When the movie was over, I couldn’t stop crying. It was like a part of me had gone it with and now I was wondering what the hell I will do with my life.

Usually people tell me “oh, you know, it’s just a movie, get over it.” Seriously? Movies, music or books are part of what I am and they define me and teach me what life is. Because we all know that real life sucks.

I have no idea when I found out life is a crap and the movies are purely fictional, but I still decided to stay among books and movies which could protect me from the big, bad world outside.

My name is Betsy Becker and I am a fan girl. No, my name is not actually Betsy, but Elizabeth seems way too formal for my liking and it doesn’t define me at all. I hate how both of my names start with B, though. I am 19, studying Creative Writing and I still believe in fairy tales.

No one could ever convince me that you don’t get a happy ending. I refuse to accept it, even though I had actual proof all around me. The world is full of hatred, selfishness, wars, racism and they all forget how to live and love the others. I’ve read all about those kind of things and it is so sad that life it’s not like a book because in the end it all turns out to be okay, after all the bad that had happened.

Anyway, I am really attached to books, movies, TV shows and I often enjoy them more than life itself. My best friend, Lya, thinks I’m completely insane because I cry my eyes out every time a character I like dies; breaks up with someone or just has a bad mood. But I don’t see it like that. I often think I prefer to cry over a great character instead of crying because of something that happened in real life. I’m just taking care of my heart, that’s all.

And after watching the end of a movie of my favourite female celebrity, Cassie Allison, I felt my world has fallen. She was one of the greatest actresses nowadays and also a very talented singer. I have no idea who was she dating, and I was dying from curiosity. I knew everything about her, from her early life to personal life and professional. Yeah, that’s pretty much creepy, but JustJared posted most of the information, and since I’m not Jared, the owner of that amazing site, I cannot be blamed that I check it daily… Sometimes it happens to be stuck around the site twice a day, maybe third, if I have the time.
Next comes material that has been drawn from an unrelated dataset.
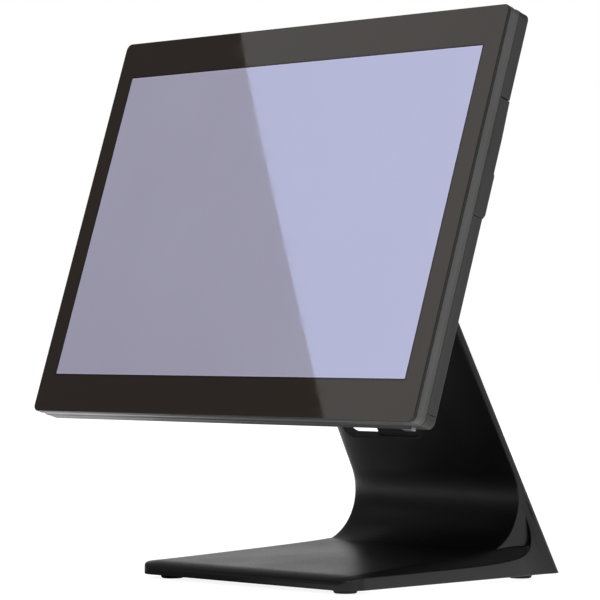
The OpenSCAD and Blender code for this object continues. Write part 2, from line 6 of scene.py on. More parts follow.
import bmesh
import bpy
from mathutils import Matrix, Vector


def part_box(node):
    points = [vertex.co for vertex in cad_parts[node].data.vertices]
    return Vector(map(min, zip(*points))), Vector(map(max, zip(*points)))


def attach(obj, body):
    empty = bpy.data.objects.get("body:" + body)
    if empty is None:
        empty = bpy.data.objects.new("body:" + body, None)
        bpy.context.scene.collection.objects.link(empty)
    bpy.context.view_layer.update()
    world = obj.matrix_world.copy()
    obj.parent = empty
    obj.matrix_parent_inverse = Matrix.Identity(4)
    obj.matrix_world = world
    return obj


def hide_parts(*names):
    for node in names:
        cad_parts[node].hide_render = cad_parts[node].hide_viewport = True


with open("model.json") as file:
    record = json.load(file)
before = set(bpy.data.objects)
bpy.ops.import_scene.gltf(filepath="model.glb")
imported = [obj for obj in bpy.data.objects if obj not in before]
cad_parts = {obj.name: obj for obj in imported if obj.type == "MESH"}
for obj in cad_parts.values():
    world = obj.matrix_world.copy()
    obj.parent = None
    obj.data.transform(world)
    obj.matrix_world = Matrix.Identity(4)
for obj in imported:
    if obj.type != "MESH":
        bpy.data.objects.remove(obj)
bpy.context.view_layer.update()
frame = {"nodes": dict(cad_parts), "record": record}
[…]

It’s not that uncommon. I’m as normal as anyone. Why doesn’t nobody ask whether people who club all night long are completely insane and why don’t they spend their time reading or watching a good movie? No, they are the attention whores of the society who know how to have fun. By drinking, taking drugs and having careless sex which leads to death, diseases and heartbreaks. I do have heartbreaks myself because of various characters, but it’s not that bad.

Of course it’s bad for my so-called friends, who would rather spend their time doing nothing or driving around the city with unlimited speed and drinking or smocking. And that’s why I’m not so cool for them because I rather spend my time watching TV shows.

Sometimes I think my parents would’ve liked me to be popular as they were in high school, Queen and King of Prom, midfielder and cheerleader. But how could I know since they died in a car crash five years ago, while driving to a charity ball where I was too bored to go to? They supposedly were laughing too hard about a joke a family friend told them on the phone that they just didn’t notice the traffic lights changing. A joke was funnier than their life. Than their daughter, who was 14 at the time, and who needed them.

I ended up living with my aunt, Char, my dad’s sister and she didn’t liked me that much because she was 22 when my parents died and she was the only one with a job and a house for me and at some point we actually started to get along good enough. I didn’t bother her and she didn’t bother me. It was some sort of mutual understanding between us and she made enough money to provide me everything I need.